The Seahawks now have the opportunity to be the 10th team and ninth franchise to win back-to-back Super Bowls. What are you telling your team about how to get that done? Have you spoken to anyone responsible for some of those back-to-backs about how to get a better view of the process?
I have reached out to some people who have won back-to-back championships. And it’s been great advice, but I think the thing that we learned last year is like, look, we want to do it our way with how we go about our business every day, and what’s best for the Seahawks. It’s great to learn from other people, but by no means are we trying to copy other people’s style or trying to do it that way. The overarching thing is, it’s the same destination, but the journey is completely different with a completely different set of people.
Even for the people that were here last year … I mean, it’s different viewpoints, and it’s different experiences that are under their belts. We’re going to have a lot of new people joining us from other teams who lost some great players. So to me, we’re saying that instead of running it back or defending anything, we want to run our process forward. How do we be us and take the next version of us as a team forward, and do that every day? I don’t think that our process or our viewpoint about who we want to become, or how we get there, changes because of the Super Bowl or what we evolved to in terms of what we did every day and what our mentality was because it was the end of the season.

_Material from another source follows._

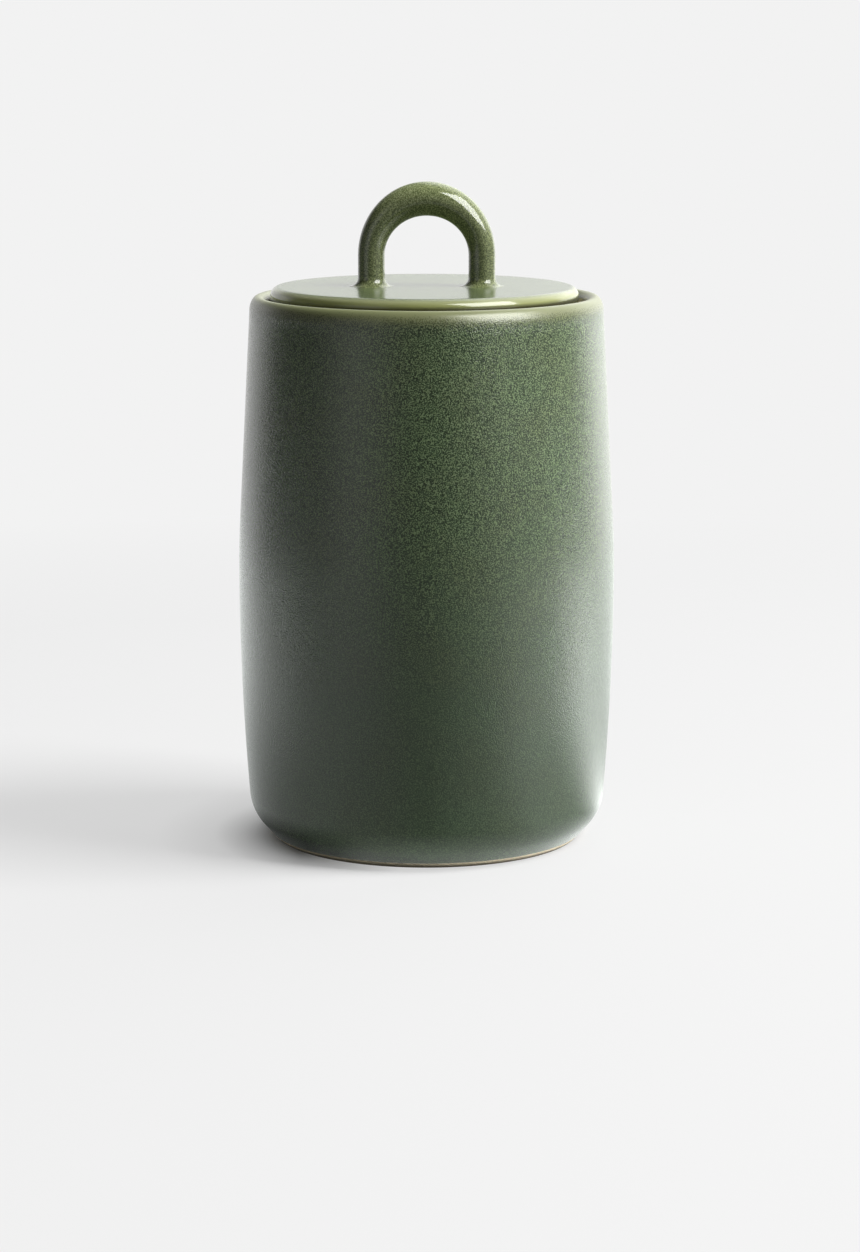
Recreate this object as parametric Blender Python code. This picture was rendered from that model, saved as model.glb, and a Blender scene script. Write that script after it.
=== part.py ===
"""Stoneware jar with a flat inset lid and a loop handle.

Metres, +Z up. The origin is the centre of the foot on the table, and +X is to the right as seen from
the front. The pot is turned round the Z axis. The lid lies in the mouth on an inner ledge, the gallery,
a little to the left of the centre.
"""

import math

import bmesh
import bpy

# Outside of the pot: a heel that cuts in under a long, slightly swelling wall
belly_radius = 0.0750
belly_height = 0.1080
belly_to_rim = 0.1098
lower_sweep_radius = 1.144
belly_bend_radius = 0.357
heel_round = 0.0188
heel_slope = math.radians(43.5)

# Rim, set in from the belly: a shoulder that is higher than the lip is wide
rim_inset = 0.0050
rim_round = 0.0034
rim_shoulder = 0.0060

# Foot of the pot, set in from the belly: a bare ring with a shallow recess inside it
foot_inset = 0.0140
foot_edge_bevel = 0.0005
foot_ring_width = 0.0060
foot_recess_depth = 0.0030
foot_recess_slope = 0.0015

# Inside of the pot
wall_thickness = 0.0060
floor_thickness = 0.0060
inner_heel_round = 0.0110

# Gallery: the ledge under the rim that carries the lid
bore_height = 0.0010
gallery_width = 0.0063
gallery_thickness = 0.0062
gallery_corner_round = 0.0005
gallery_lip_round = 0.0012
gallery_underside_slope = math.radians(42)

# Lid disc
lid_thickness = 0.0074
lid_clearance = 0.0023
lid_edge_round = 0.0035
lid_under_bevel = 0.0006
lid_off_centre = -0.0008
seat_gap = 0.0003

# Locating ring under the lid
ring_depth = 0.0050
ring_width = 0.0050
ring_clearance = 0.0020
ring_bevel = 0.0008

# Loop handle on the lid
handle_height = 0.0409
handle_half_width = 0.0218
handle_spring_height = 0.0120
handle_splay = 0.0003
handle_off_centre = 0.0009
leg_thickness = 0.0107
crown_thickness = 0.0132
leg_fillet = 0.0034

# Facets of the turned pieces, and how near the axis their points are welded
turning_segments = 72
axis_weld = 0.00005
heel_steps = 6
sweep_steps = 7
bend_steps = 3
rim_steps = 6
small_round_steps = 3
inner_wall_steps = 7
lid_edge_steps = 6

# Facets of the handle
tube_segments = 20
arch_steps = 18
leg_steps = 3
fillet_steps = 5

# Heights and radii that follow
jar_height = belly_height + belly_to_rim
foot_radius = belly_radius - foot_inset
rim_radius = belly_radius - rim_inset
floor_height = foot_recess_depth + floor_thickness
shoulder_height = jar_height - rim_shoulder
bore_top_height = jar_height - rim_round
mouth_radius = rim_radius - 2 * rim_round
gallery_height = bore_top_height - bore_height
neck_radius = mouth_radius - gallery_width
lid_radius = mouth_radius - lid_clearance
lid_bottom_height = gallery_height + seat_gap
lid_top_height = lid_bottom_height + lid_thickness
ring_radius = neck_radius - ring_clearance


def arc(centre, radius, start, end, steps):
    """Points (r, z) on an arc, from the start angle to the end angle, in radians from +r."""
    points = []
    for step in range(steps + 1):
        angle = start + (end - start) * step / steps
        points.append((centre[0] + radius * math.cos(angle), centre[1] + radius * math.sin(angle)))
    return points


def rounded(before, corner, after, radius):
    """Points (r, z) of the arc that rounds the corner between two straight stretches."""
    to_before = (before[0] - corner[0], before[1] - corner[1])
    to_after = (after[0] - corner[0], after[1] - corner[1])
    length_before = math.hypot(*to_before)
    length_after = math.hypot(*to_after)
    unit_before = (to_before[0] / length_before, to_before[1] / length_before)
    unit_after = (to_after[0] / length_after, to_after[1] / length_after)
    half = math.acos(unit_before[0] * unit_after[0] + unit_before[1] * unit_after[1]) / 2
    middle = (unit_before[0] + unit_after[0], unit_before[1] + unit_after[1])
    reach = radius / math.sin(half) / math.hypot(*middle)
    centre = (corner[0] + middle[0] * reach, corner[1] + middle[1] * reach)
    back = radius / math.tan(half)
    first = (corner[0] + unit_before[0] * back, corner[1] + unit_before[1] * back)
    last = (corner[0] + unit_after[0] * back, corner[1] + unit_after[1] * back)
    start = math.atan2(first[1] - centre[1], first[0] - centre[0])
    turn = math.atan2(last[1] - centre[1], last[0] - centre[0]) - start
    turn = (turn + math.pi) % (2 * math.pi) - math.pi
    return arc(centre, radius, start, start + turn, small_round_steps)


def outer_wall():
    """The pot's outside from the foot's edge up to the rim's shoulder, as points (r, z)."""
    # The wall below the belly is one long arc, and the heel is an arc that touches it from inside. Below
    # the heel a straight slope runs down to the foot's edge
    sweep_centre = (belly_radius - lower_sweep_radius, belly_height)
    foot = (foot_radius, foot_edge_bevel)
    slope = (math.sin(heel_slope), math.cos(heel_slope))
    to_sweep = (sweep_centre[0] - foot[0], sweep_centre[1] - foot[1])
    along = to_sweep[0] * slope[0] + to_sweep[1] * slope[1]
    aside = -to_sweep[0] * slope[1] + to_sweep[1] * slope[0] - heel_round
    reach = along + math.sqrt((lower_sweep_radius - heel_round) ** 2 - aside**2)
    heel_centre = (
        foot[0] + slope[0] * reach - slope[1] * heel_round,
        foot[1] + slope[1] * reach + slope[0] * heel_round,
    )
    lean = math.atan2(heel_centre[1] - sweep_centre[1], heel_centre[0] - sweep_centre[0])
    heel = arc(heel_centre, heel_round, -heel_slope, lean, heel_steps)
    sweep = arc(sweep_centre, lower_sweep_radius, lean, 0, sweep_steps)

    # Above the belly the wall bends and then runs straight to the shoulder of the rim
    bend_centre = (belly_radius - belly_bend_radius, belly_height)
    to_rim = (rim_radius - bend_centre[0], shoulder_height - bend_centre[1])
    taper = math.atan2(to_rim[1], to_rim[0]) - math.acos(belly_bend_radius / math.hypot(*to_rim))
    bend = arc(bend_centre, belly_bend_radius, 0, taper, bend_steps)
    return [foot] + heel + sweep[1:] + bend[1:] + [(rim_radius, shoulder_height)]


def radius_at(outline, height):
    """The outline's radius at a height, between its points."""
    for (low_r, low_z), (high_r, high_z) in zip(outline, outline[1:]):
        if low_z <= height <= high_z:
            return low_r + (high_r - low_r) * (height - low_z) / (high_z - low_z)
    return outline[-1][0]


def jar_outline():
    """The whole section of the pot, from the middle of its underside round to the middle of its floor."""
    outside = outer_wall()
    ring_inside = foot_radius - foot_ring_width
    foot = [
        (0, foot_recess_depth),
        (ring_inside - foot_recess_slope, foot_recess_depth),
        (ring_inside, 0),
        (foot_radius - foot_edge_bevel, 0),
    ]

    # Over the rim: a quarter of an ellipse up from the shoulder, then a round into the mouth
    crest_radius = rim_radius - rim_round
    rim = []
    for step in range(1, rim_steps):
        angle = math.pi / 2 * step / rim_steps
        across = rim_round * math.cos(angle)
        rim.append((crest_radius + across, shoulder_height + rim_shoulder * math.sin(angle)))
    rim += arc((crest_radius, bore_top_height), rim_round, math.pi / 2, math.pi, rim_steps)

    # The ledge, its rounded lip and the sloping underside that runs out into the wall
    lip_bottom = gallery_height - gallery_thickness
    inside_top = radius_at(outside, lip_bottom) - wall_thickness
    slope_drop = (inside_top - neck_radius) * math.tan(gallery_underside_slope)
    slope_end = (inside_top, lip_bottom - slope_drop)
    bore_top = (mouth_radius, bore_top_height)
    corner = (mouth_radius, gallery_height)
    lip_top = (neck_radius, gallery_height)
    lip_under = (neck_radius, lip_bottom)
    gallery = rounded(bore_top, corner, lip_top, gallery_corner_round)
    gallery += rounded(corner, lip_top, lip_under, gallery_lip_round)
    gallery += rounded(lip_top, lip_under, slope_end, gallery_lip_round)

    # The inner wall follows the outside, a wall thickness in, down to the round at the floor
    heel_top = floor_height + inner_heel_round
    heel_radius = radius_at(outside, heel_top) - wall_thickness
    inner_wall = [slope_end]
    for step in range(1, inner_wall_steps):
        height = slope_end[1] + (heel_top - slope_end[1]) * step / inner_wall_steps
        inner_wall.append((radius_at(outside, height) - wall_thickness, height))
    heel_centre = (heel_radius - inner_heel_round, heel_top)
    inner_heel = arc(heel_centre, inner_heel_round, 0, -math.pi / 2, heel_steps)
    return foot + outside + rim + gallery + inner_wall + inner_heel + [(0, floor_height)]


def lid_outline():
    """The section of the lid disc, from the middle of its underside round to the middle of its top."""
    ring_bottom = lid_bottom_height - ring_depth
    ring_inside = ring_radius - ring_width
    outline = [
        (0, lid_bottom_height),
        (ring_inside, lid_bottom_height),
        (ring_inside, ring_bottom + ring_bevel),
        (ring_inside + ring_bevel, ring_bottom),
        (ring_radius - ring_bevel, ring_bottom),
        (ring_radius, ring_bottom + ring_bevel),
        (ring_radius, lid_bottom_height),
        (lid_radius - lid_under_bevel, lid_bottom_height),
        (lid_radius, lid_bottom_height + lid_under_bevel),
    ]
    edge_centre = (lid_radius - lid_edge_round, lid_top_height - lid_edge_round)
    outline += arc(edge_centre, lid_edge_round, 0, math.pi / 2, lid_edge_steps)
    return outline + [(0, lid_top_height)]


def material(name, colour, roughness):
    """A fired clay or glaze finish as a Principled BSDF."""
    made = bpy.data.materials.new(name)
    made.use_nodes = True
    shader = made.node_tree.nodes["Principled BSDF"]
    shader.inputs["Base Color"].default_value = (*colour, 1)
    shader.inputs["Roughness"].default_value = roughness
    shader.inputs["Metallic"].default_value = 0
    return made


def add_piece(name, bm, finish, parent=None):
    """Turns a bmesh into a named, smooth-shaded object at the origin."""
    bmesh.ops.recalc_face_normals(bm, faces=bm.faces)
    mesh = bpy.data.meshes.new(name)
    bm.to_mesh(mesh)
    bm.free()
    mesh.shade_smooth()
    mesh.set_sharp_from_angle(angle=math.radians(35))
    mesh.materials.append(finish)
    piece = bpy.data.objects.new(name, mesh)
    bpy.context.scene.collection.objects.link(piece)
    piece.parent = parent
    return piece


def turned(outline, centre_x=0):
    """Spins an outline that starts and ends on the Z axis into one closed shell."""
    bm = bmesh.new()
    verts = [bm.verts.new((r, 0, z)) for r, z in outline]
    edges = [bm.edges.new(pair) for pair in zip(verts, verts[1:])]
    bmesh.ops.spin(
        bm,
        geom=verts + edges,
        cent=(0, 0, 0),
        axis=(0, 0, 1),
        angle=2 * math.pi,
        steps=turning_segments,
        use_merge=True,
    )
    # The spin leaves one copy of each axis point per step
    on_axis = [v for v in bm.verts if math.hypot(v.co.x, v.co.y) < axis_weld]
    bmesh.ops.remove_doubles(bm, verts=on_axis, dist=axis_weld)
    bmesh.ops.translate(bm, verts=bm.verts, vec=(centre_x, 0, 0))
    return bm


def make_jar_body():
    finish = material("jar_green_glaze", (0.060, 0.091, 0.056), 0.42)
    return add_piece("jar_body", turned(jar_outline()), finish)


def make_lid_plate(lid):
    finish = material("lid_green_glaze", (0.075, 0.105, 0.055), 0.35)
    return add_piece("lid_plate", turned(lid_outline()), finish, lid)


def handle_stations():
    """The handle's centre line as (x, z, direction, tube radius), from the left foot to the right foot."""
    leg_radius = leg_thickness / 2
    crown_gain = (crown_thickness - leg_thickness) / 2
    arch_rise = handle_height - crown_thickness / 2 - handle_spring_height
    foot_heights = [
        leg_fillet * (1 - math.cos(math.pi / 2 * step / fillet_steps)) for step in range(fillet_steps + 1)
    ]
    leg_heights = foot_heights + [
        leg_fillet + (handle_spring_height - leg_fillet) * step / leg_steps for step in range(1, leg_steps)
    ]
    leg = []
    for height in leg_heights:
        rise = 1 - height / handle_spring_height
        flare = 0
        if height < leg_fillet:
            flare = leg_fillet - math.sqrt(leg_fillet**2 - (leg_fillet - height) ** 2)
        leg.append((handle_half_width + handle_splay * rise**2, height, leg_radius + flare))
    left = [(-x, z, math.pi / 2, radius) for x, z, radius in leg]
    right = [(x, z, -math.pi / 2, radius) for x, z, radius in reversed(leg)]
    arch = []
    for step in range(arch_steps + 1):
        angle = math.pi * (1 - step / arch_steps)
        x = handle_half_width * math.cos(angle)
        z = handle_spring_height + arch_rise * math.sin(angle)
        along = math.atan2(-arch_rise * math.cos(angle), handle_half_width * math.sin(angle))
        arch.append((x, z, along, leg_radius + crown_gain * math.sin(angle) ** 2))
    return left + arch + right


def make_lid_handle(lid):
    """A round coil swept along the arch, with a fillet that spreads onto the lid at each foot."""
    foot_height = lid_top_height + seat_gap
    bm = bmesh.new()
    rings = []
    for x, z, along, radius in handle_stations():
        ring = []
        for segment in range(tube_segments):
            turn = 2 * math.pi * segment / tube_segments
            outwards = radius * math.cos(turn)
            place = (
                handle_off_centre + x - outwards * math.sin(along),
                radius * math.sin(turn),
                foot_height + z + outwards * math.cos(along),
            )
            ring.append(bm.verts.new(place))
        rings.append(ring)
    for low, high in zip(rings, rings[1:]):
        for segment in range(tube_segments):
            following = (segment + 1) % tube_segments
            bm.faces.new((low[segment], low[following], high[following], high[segment]))
    bm.faces.new(rings[0])
    bm.faces.new(rings[-1])
    finish = material("handle_green_glaze", (0.105, 0.140, 0.052), 0.30)
    return add_piece("lid_handle", bm, finish, lid)


for old in list(bpy.data.objects):
    bpy.data.objects.remove(old)

make_jar_body()

# The lid and its handle lift together, so both hang on one empty on the lift axis
lid_axis = bpy.data.objects.new("lid_lift_axis", None)
bpy.context.scene.collection.objects.link(lid_axis)
lid_axis.location = (lid_off_centre, 0, 0)
make_lid_plate(lid_axis)
make_lid_handle(lid_axis)
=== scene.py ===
import math

import bmesh
import bpy
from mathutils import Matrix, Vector


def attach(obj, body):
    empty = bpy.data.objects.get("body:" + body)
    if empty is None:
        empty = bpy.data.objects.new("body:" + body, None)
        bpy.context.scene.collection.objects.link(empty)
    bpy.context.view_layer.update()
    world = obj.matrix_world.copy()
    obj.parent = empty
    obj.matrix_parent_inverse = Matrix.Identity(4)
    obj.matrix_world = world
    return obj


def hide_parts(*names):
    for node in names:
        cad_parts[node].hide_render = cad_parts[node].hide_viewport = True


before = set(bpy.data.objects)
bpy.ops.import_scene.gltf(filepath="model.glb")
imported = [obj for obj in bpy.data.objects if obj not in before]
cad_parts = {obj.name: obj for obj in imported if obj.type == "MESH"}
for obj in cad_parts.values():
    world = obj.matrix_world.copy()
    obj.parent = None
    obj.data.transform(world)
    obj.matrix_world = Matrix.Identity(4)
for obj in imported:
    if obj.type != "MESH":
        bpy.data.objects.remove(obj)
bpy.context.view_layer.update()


# Camera: a long lens 1.4 m from the jar, a little above the lid and tilted down. The jar stands in the
# upper two thirds of an upright picture, 860 by 1252 pixels
picture_height = 1252
focal_length_in_pixels = 3535
sensor_height_in_millimetres = 36
camera_distance = 1.397
camera_height = 0.3422
camera_offset = 0.00138
camera_tilt = math.radians(10.45)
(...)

I think you keep that same mentality of what we’re trying to achieve every day. Even though now it’s the 2026 season, it’s all the same thought process about how we want to be us as Seahawks. And there are going to be different challenges that we’re going to face along the road. We know that going in, but in no way are we saying that we’re defending anything.
Let’s just try to nail being us as well as we can, and stack those days. And then once we get to the season, we’ll go from there.